Director Wang Yuanyuan (known as one of the three "dance queens" of China) is even considering an invitation from the world-famous Sadler's Wells Theater to stage the ground-breaking ballet in London.

Lin Hongming from the Shanghai Oriental Art Center, however, is unimpressed. "After having seen the clips of Jin Ping Mei, we found that the aesthetic differs from what we want to provide our audiences with," he told local media. Wang has defended the production from charges of gratuitous sexualization. "There's no nudity, nothing that adults can't or shouldn't see," she commented.

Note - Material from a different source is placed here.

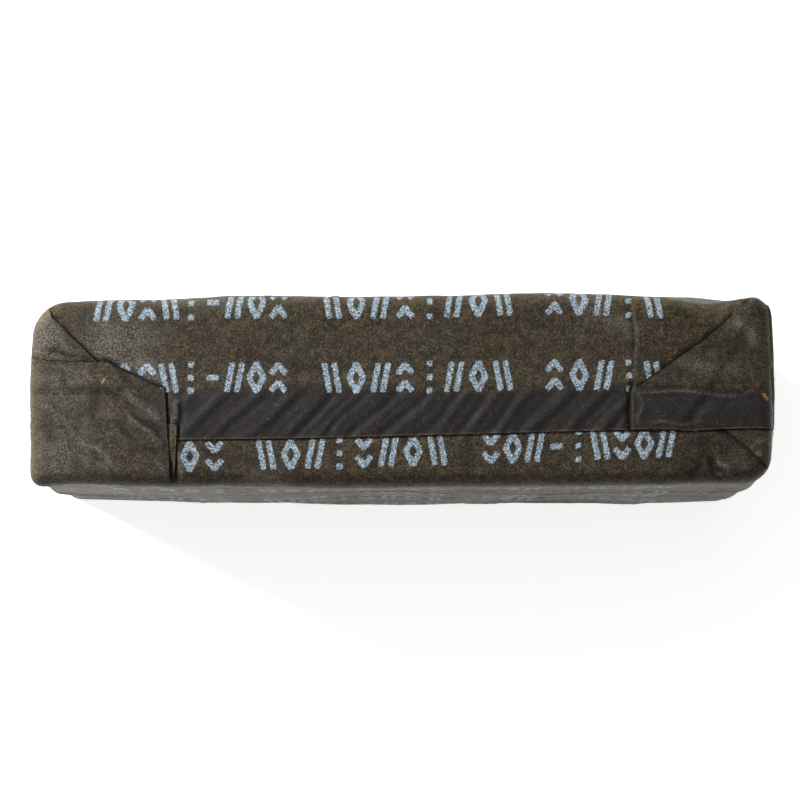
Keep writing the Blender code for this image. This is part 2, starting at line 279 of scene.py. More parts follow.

So, it appears that the "Whore of the Orient" is becoming a little prim and proper in her advanced years, and today is more undeserving of this epithet than ever, a fact many of us have long suspected. Shanghai likes to present itself as the ultimate symbol of China's progressive and open-minded development, a world-class city set to rival the metropolises of the old world in the 21st century. And on first arriving here, the thrusting skyscrapers, daring fashions and pulsating nightlife convince most of us this must be true. But appearances, as we all know, can be deceptive.

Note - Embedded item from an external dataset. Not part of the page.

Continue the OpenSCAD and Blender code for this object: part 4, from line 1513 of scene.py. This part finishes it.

Instead, jaded foreigners have long joked that Shanghai is as "deep as a suntan." But I think few of us realize how deep this cultural malaise, exacerbated by a hard-wired strain of conservatism, actually runs - although the clues have always been there.  

Back in 2004, China's very first sex museum finally shut its doors in Shanghai after a farcical four-year tenure that was obstructed at every turn by prudish city leaders. To start with, officials forbade the use of the word "sex" in any of the signs or billboards of a venue whose purpose was to explore "5,000 years of human sexual behavior." They then refused to grant the museum "scenic location" status that would have allowed travel agents to list it in brochures. After several years of unsurprisingly dismal ticket sales, the museum staff admitted defeat and decamped to Tongli in Jiangsu Province, a place only too happy to welcome the attraction, and with a sweetener of 3 million yuan to boot.

When the leaders of a village on the outskirts of a second-tier city prove to be more enlightened than their counterparts in Shanghai (the world's eighth largest city), you know something is seriously amiss.

Even more ironically, it's just been announced that Jin Ping Mei will now be staged in a number of Shanghai's so-called "provincial" neighbors such as Chengdu, Nanchang and Wuhan. This latest development will have come as something of a pleasant surprise even to Wang, who back in April told the Daily Telegraph she saw little hope of the ballet ever being staged on the Chinese mainland. It's difficult to see who exactly will benefit from denying Shanghai audiences the chance to see this innovative and acclaimed production. Except perhaps the catholic missionary who famously opined: "If God allows Shanghai to endure, he will owe Sodom and Gomorrah an apology." That man's prayers, at least, seem to have been answered.